-- begin Record extracts --

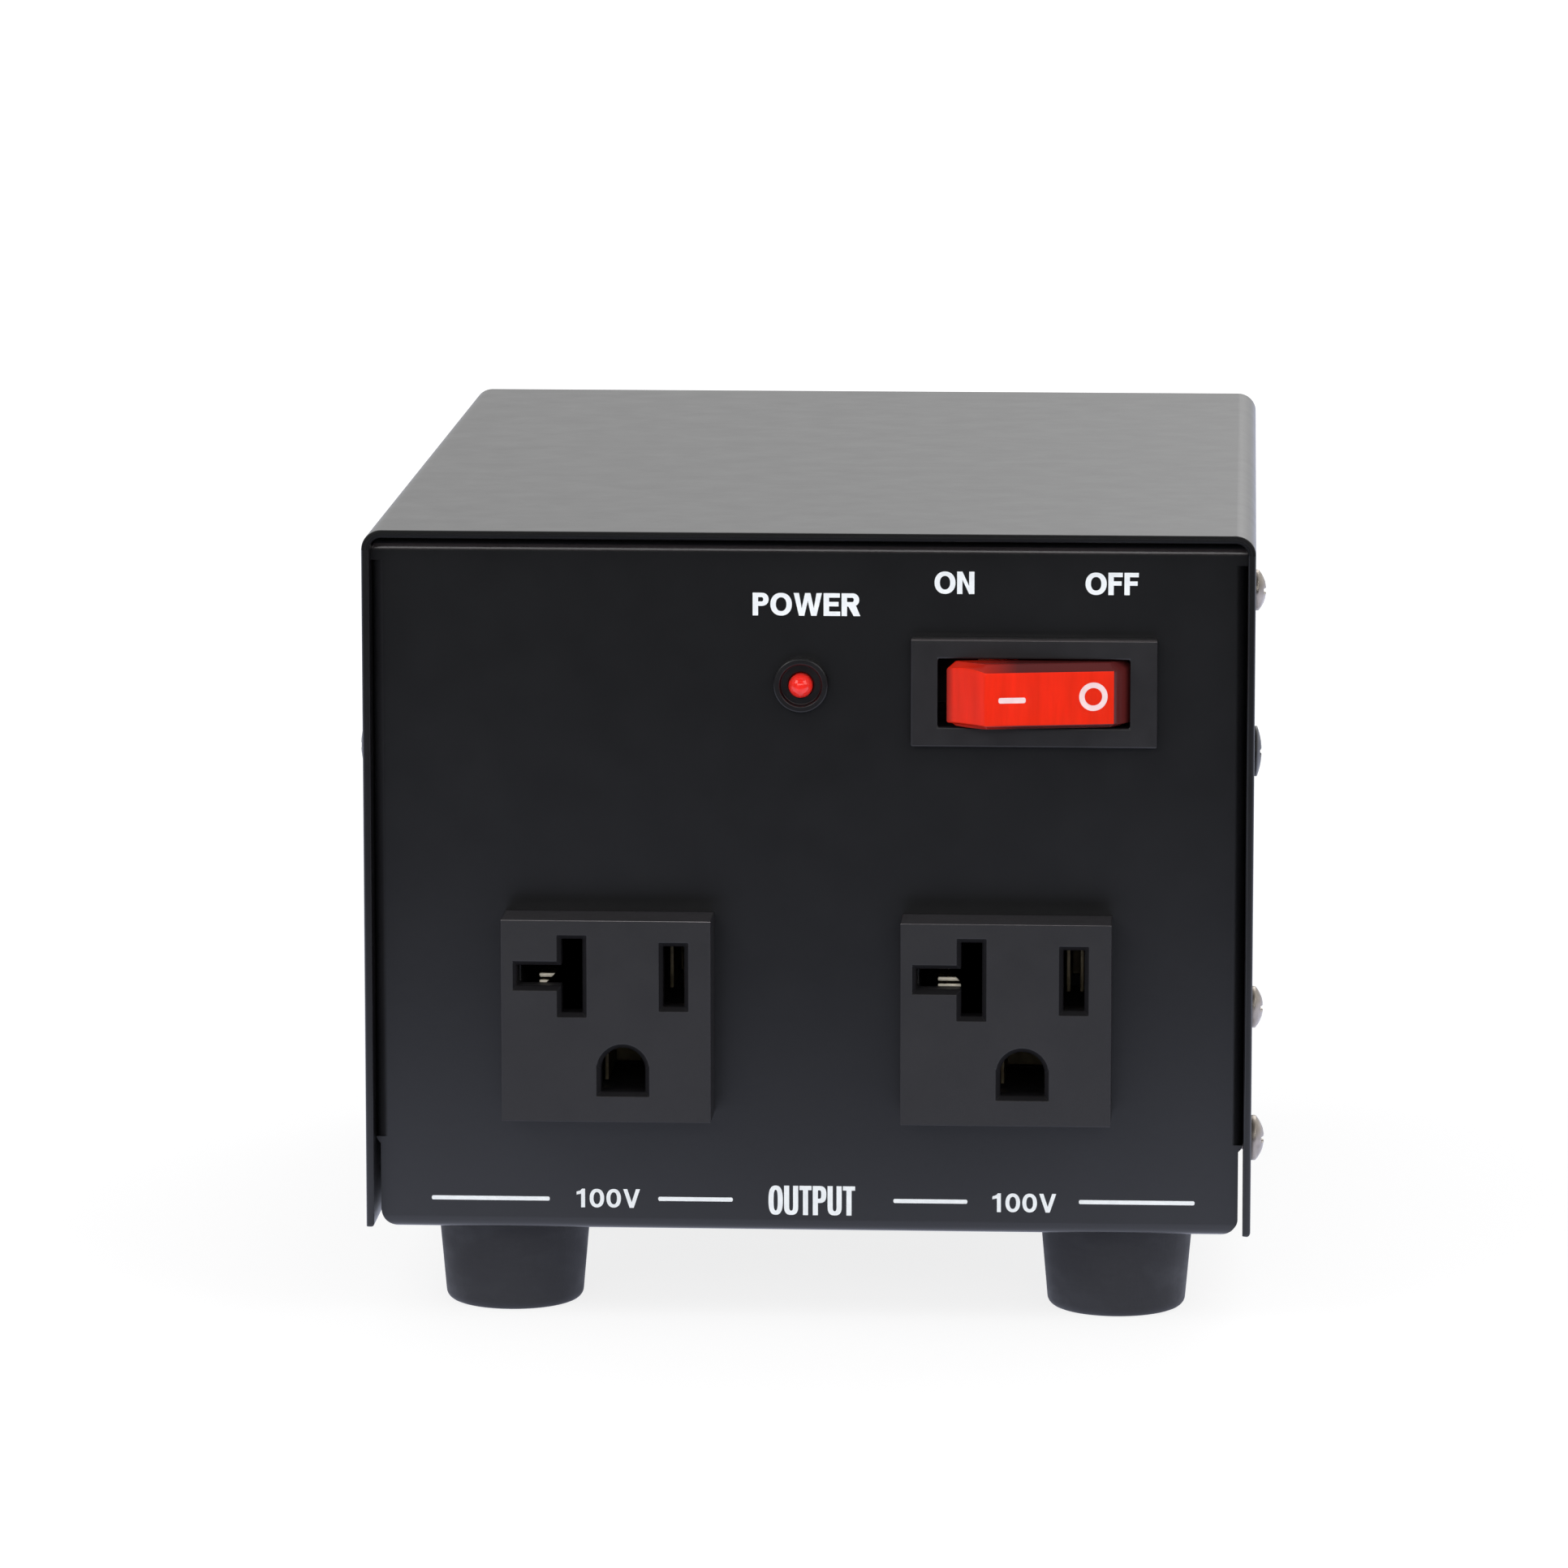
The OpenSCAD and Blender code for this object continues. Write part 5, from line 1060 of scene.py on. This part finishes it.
class TRANSFORMER_OT_core(Operator):
    """Laminated core, bobbin, windings, tape and their steel frame"""
    bl_idname = "transformer.core"
    bl_label = "Core and windings"

    def execute(self, context):
        iron = self.laminations()
        for node in ("core_e_stack", "core_i_stack"):
            dress(node, iron, sizes().fine_edge)
        natural = moulded_plastic("natural nylon", (0.74, 0.71, 0.60),
                                  grain=0.0005, depth=0.00002, rough=(0.35, 0.5))
        dress("bobbin", natural, sizes().small_edge)
        wire = self.wire()
        for node in ("primary_winding", "secondary_winding"):
            dress(node, wire, sizes().fine_edge)
        dress("winding_tape", self.tape(), sizes().fine_edge)
        white = moulded_plastic("white nylon", (0.78, 0.78, 0.74),
                                grain=0.0005, depth=0.00002, rough=(0.4, 0.55))
        dress("thermal_cutoff", white, sizes().cutoff_edge, segments=3)
        dress("terminal_strip", white, sizes().foot_edge)
        dress("strip_inserts", plated_metal("strip brass", **BRASS), sizes().metal_edge)
        zinc = plated_metal("zinc sheet", (0.60, 0.61, 0.62), (0.26, 0.44))
        for node in ("front_clamp", "rear_clamp", "top_straps"):
            dress(node, zinc, sizes().fine_edge)
        return {"FINISHED"}

    def laminations(self):
        """Sheets of steel, one behind the other, varnished and a little rusty."""
        tree = Tree("varnished laminations")
        sheets = tree.waves("Y", band=0.5 * MM, distortion=0.6)
        rust = tree.spread(tree.noise(size=0.005, detail=5), 0, 1, from_low=0.5, from_high=0.75)
        steel = tree.blend(sheets, (0.10, 0.10, 0.105), (0.20, 0.20, 0.205))
        tree.colour(tree.blend(rust, steel, (0.16, 0.10, 0.06)))
        tree.set(metallic=0.6)
        tree.uneven_gloss(0.002, 4, 0.4, 0.6)
        tree.bump(sheets, strength=0.4, depth=0.0001)
        return tree.material

    def wire(self):
        """Turns of enamelled copper, one above the other."""
        tree = Tree("enamelled copper wire")
        turns = tree.waves("Z", band=0.9 * MM, distortion=0.4)
        tree.colour(tree.blend(turns, (0.26, 0.09, 0.03), (0.62, 0.26, 0.10)))
        tree.set(metallic=0.7)
        tree.uneven_gloss(0.002, 4, 0.22, 0.36)
        tree.bump(turns, strength=0.8, depth=0.0003)
        return tree.material

    def tape(self):
        tree = Tree("yellow polyester tape")
        creases = tree.noise(size=0.012, detail=5, rough=0.6, vector=tree.stretched((1, 1, 0.35)))
        tree.colour(tree.blend(tree.spread(creases, 0, 1), (0.62, 0.44, 0.03), (0.80, 0.60, 0.06)))
        tree.uneven_gloss(0.003, 4, 0.18, 0.34)
        tree.bump(creases, strength=0.4, depth=0.0006)
        return tree.material


# The colours of the leads' insulation
LEADS = {
    "line_leads": (0.42, 0.012, 0.010),
    "neutral_lead": (0.72, 0.72, 0.70),
    "output_leads": (0.016, 0.016, 0.018),
    "earth_leads": (0.02, 0.17, 0.04),
    "lamp_leads": (0.016, 0.016, 0.018),
}


class TRANSFORMER_OT_leads(Operator):
    """Internal leads in coloured insulation"""
    bl_idname = "transformer.leads"
    bl_label = "Leads"

    def execute(self, context):
        for node, colour in LEADS.items():
            insulation = glossy_plastic("insulation of " + node, colour, (0.28, 0.42))
            piece = copy_of(node, node + "_finished")
            shade(piece, 60)
            finish(piece, insulation, "case", [node])
        return {"FINISHED"}


class TRANSFORMER_PT_sidebar(Panel):
    """Sizes, colours and pieces of the transformer"""
    bl_idname = "TRANSFORMER_PT_sidebar"
    bl_label = "Step-down transformer"
    bl_space_type = "VIEW_3D"
    bl_region_type = "UI"
    bl_category = "Transformer"

    def draw(self, context):
        layout = self.layout
        for group in (context.scene.transformer_sizes, context.scene.transformer_colours):
            box = layout.box()
            for name in group.__annotations__:
                box.prop(group, name)
        column = layout.column(align=True)
        for operator in OPERATORS:
            column.operator(operator.bl_idname)


OPERATORS = (
    TRANSFORMER_OT_stage,
    TRANSFORMER_OT_case,
    TRANSFORMER_OT_legends,
    TRANSFORMER_OT_outlets,
    TRANSFORMER_OT_switch,
    TRANSFORMER_OT_lamp,
    TRANSFORMER_OT_screws,
    TRANSFORMER_OT_feet,
    TRANSFORMER_OT_rear,
    TRANSFORMER_OT_core,
    TRANSFORMER_OT_leads,
)
CLASSES = (TransformerSizes, TransformerColours, *OPERATORS, TRANSFORMER_PT_sidebar)


def register():
    for cls in CLASSES:
        bpy.utils.register_class(cls)
    bpy.types.Scene.transformer_sizes = PointerProperty(type=TransformerSizes)
    bpy.types.Scene.transformer_colours = PointerProperty(type=TransformerColours)


def unregister():
    del bpy.types.Scene.transformer_colours
    del bpy.types.Scene.transformer_sizes
    for cls in reversed(CLASSES):
        bpy.utils.unregister_class(cls)


def main():
    register()
    for operator in OPERATORS:
        group, name = operator.bl_idname.split(".")
        getattr(getattr(bpy.ops, group), name)()


if __name__ == "__main__":
    main()
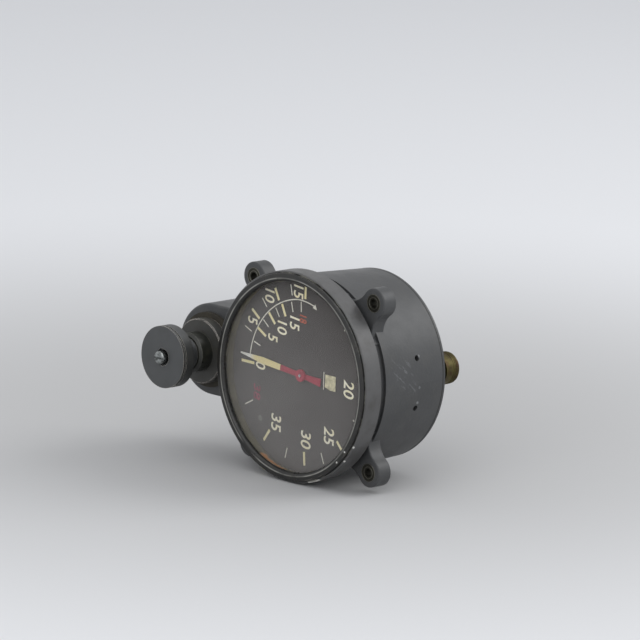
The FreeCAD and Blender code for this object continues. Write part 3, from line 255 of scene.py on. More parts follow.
# Bezel: grey-black enamel on turned brass, handled for years. The skirt is a little paler than the case, with
# white nicks and one chip down to the yellow-green primer.
bezelLook = dict(enamelLook, base="#5a5a5a", shade="#515050", gloss=(0.36, 0.50), toneMm=10,
                 grime="#45443f", grimeMm=5, grimeAmount=0.40, bare="#8a8375", bareMetal=0.6,
                 rimMm=0.30, rubMm=7, rubFrom=0.58, chipMm=1.6, chipFrom=0.82,
                 specks="#dcdcd6", speckMm=0.5, speckCellMm=4.0, speckShare=0.13,
                 spots=[((-14.2, -9.8, -36.6), 1.8, "#a8a24a"), ((11.8, -9.8, -37.2), 1.4, "#c9c8c2"),
                        ((13.6, -9.8, -36.7), 1.4, "#b9b8b2"), ((15.6, -9.8, -35.8), 1.3, "#c9c8c2"),
                        ((33.5, -10.0, -20.3), 0.5, "#d8d8d2"), ((29.0, -10.0, -26.3), 0.5, "#d8d8d2")],
                 spotRaggedMm=1.0, waveMm=0.7, waveDepthMm=0.03)
bezelEnamel = enamelFinish("bezelEnamelWorn", bezelLook)

# Ring round the glass: black enamel baked on brass and polished by wiping. Its crest draws a thin light line,
# a painted highlight, between a near-black slope and a dark groove. Rings are (axis, radius, half width,
# patches, colour).
crestLook = dict(bezelLook, base="#1f1f1e", shade="#282725", gloss=(0.24, 0.36), grime="#3b3830",
                 grimeAmount=0.35, rimMm=0.45, rubFrom=0.47, bare="#a9a79c", speckShare=0.12, speckCellMm=3.0,
                 # The light ring along the crest is a painted highlight
                 rings=[(0, 36.6, 0.30, 14, "#8d8c86")],
                 spots=[((33.7, -10.1, -10.5), 0.5, "#d8d8d2"), ((30.1, -11.0, -22.4), 0.45, "#d8d8d2"),
                        ((24.9, -10.3, -25.2), 0.45, "#cfcfc9"), ((26.2, -11.1, -27.0), 0.4, "#d8d8d2")])
crestEnamel = enamelFinish("crestEnamelPolished", crestLook)

# Spacer ring inside the glass: olive lacquer on brass, grimy in patches and worn to bronze in one stretch of
# its bore, given in degrees clockwise from six o'clock
wornStretch = {"boreMm": 36.9, "depthMm": -7.2, "degrees": range(270, 300, 3), "reachMm": 2.0,
               "bronze": "#cc8434"}


def onSpacer(degrees):
    angle = math.radians(degrees)
    return (-wornStretch["boreMm"] * math.cos(angle), wornStretch["depthMm"],
            wornStretch["boreMm"] * math.sin(angle))


spacerLook = dict(bezelLook, base="#6b6444", shade="#565036", grime="#2f2d27", grimeAmount=0.5,
                  bare="#8a7a55", rubFrom=0.42, gloss=(0.34, 0.50), speckShare=0.0, spotRaggedMm=2.0,
                  spots=[(onSpacer(degrees), wornStretch["reachMm"], wornStretch["bronze"])
                         for degrees in wornStretch["degrees"]])
spacerLacquer = enamelFinish("spacerLacquerWorn", spacerLook)

# Cap and collar of the switch: dark enamel on brass, oiled and dusty, with bright rubbed rims. On the cap
# they are near white, partly wear and partly a painted highlight for the glints along its rim.
capLook = dict(bezelLook, base="#434341", shade="#3c3b37", grime="#45443a", grimeAmount=0.5,
               # The near-white rims are partly wear and partly a painted highlight for glints
               bare="#e9dfd5", bareMetal=0.3, rimMm=0.40, rubMm=8, rubFrom=0.42, gloss=(0.38, 0.55),
               spots=[], speckShare=0.05)
collarLook = dict(capLook, base="#2a2b27", shade="#232420", bare="#6f7065", bareMetal=0.2, rimMm=0.6,
                  gloss=(0.24, 0.42))
capEnamel = enamelFinish("capEnamelWorn", capLook)
collarEnamel = enamelFinish("collarEnamelOiled", collarLook)

# Knob: black phenolic, compression moulded. The face is grey and smooth, the rim shows a thin light line, and
# painted shade, a dark ring of colour, darkens the side, where the ring lies.
knobLook = dict(bezelLook, base="#454748", shade="#404243", grime="#393935", grimeMm=5, grimeAmount=0.35,
                bare="#bdb8b0", bareMetal=0.3, rimMm=0.24, rubMm=12, rubFrom=0.36, chipFrom=0.9,
                gloss=(0.42, 0.55), spots=[], speckShare=0.03, ior=1.6, waveMm=0.5, waveDepthMm=0.012,
                # A dark ring of painted shade over the side of the knob
                rings=[(-54.5, 11.8, 0.5, 40, "#1f1f1b")])
knobPhenolic = enamelFinish("knobPhenolicMoulded", knobLook)


# Rubber cut from sheet: matt, aged, with dust in its pores
def rubberFinish(name, look):
    material, tree, shader, coords = newMaterial(name)
    dust = patchMask(tree, coords, look["dustMm"], look["dustNoise"], look["dustAmount"])
    dusty = addNode(tree, "ShaderNodeMix", colourMix, {7: linear(look["dust"])},
                    {0: dust, 6: twoTones(tree, coords, look)})
    pores = relief(tree, coords, look["poreMm"], look["poreDepthMm"], look["poreDetail"])
    setSockets(tree, shader, {"Roughness": look["roughness"], "IOR": look["ior"]},
               {"Base Color": dusty.outputs[2], "Normal": pores})
    return material


# Seal behind the cap: olive-brown rubber gone dull. Gaskets: black nitrile.
sealLook = {"base": "#38342a", "shade": "#2c2822", "toneMm": 6, "toneNoise": (0.38, 0.66, 4.0),
            "dust": "#4a4534", "dustMm": 3, "dustNoise": (0.52, 0.72, 6.0), "dustAmount": 0.6,
            "poreMm": 0.35, "poreDepthMm": 0.03, "poreDetail": 3.0, "roughness": 0.78, "ior": 1.5}
sealRubber = rubberFinish("sealRubberAged", sealLook)
gasketLook = dict(sealLook, base="#232322", shade="#2b2a28", dust="#3b3934")
gasketRubber = rubberFinish("gasketRubberCut", gasketLook)


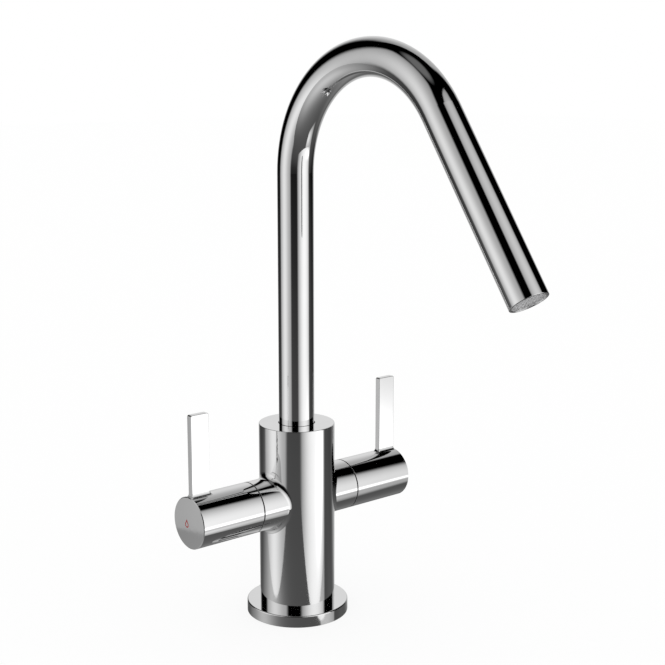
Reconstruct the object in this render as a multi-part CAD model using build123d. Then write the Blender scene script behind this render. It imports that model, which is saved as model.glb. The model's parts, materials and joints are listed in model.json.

-- end Record extracts --

[Goal of the exercise] In the listing above, locate each line with "this" and copy it.

[The output]
The OpenSCAD and Blender code for this object continues. Write part 5, from line 1060 of scene.py on. This part finishes it.
The FreeCAD and Blender code for this object continues. Write part 3, from line 255 of scene.py on. More parts follow.
Reconstruct the object in this render as a multi-part CAD model using build123d. Then write the Blender scene script behind this render. It imports that model, which is saved as model.glb. The model's parts, materials and joints are listed in model.json.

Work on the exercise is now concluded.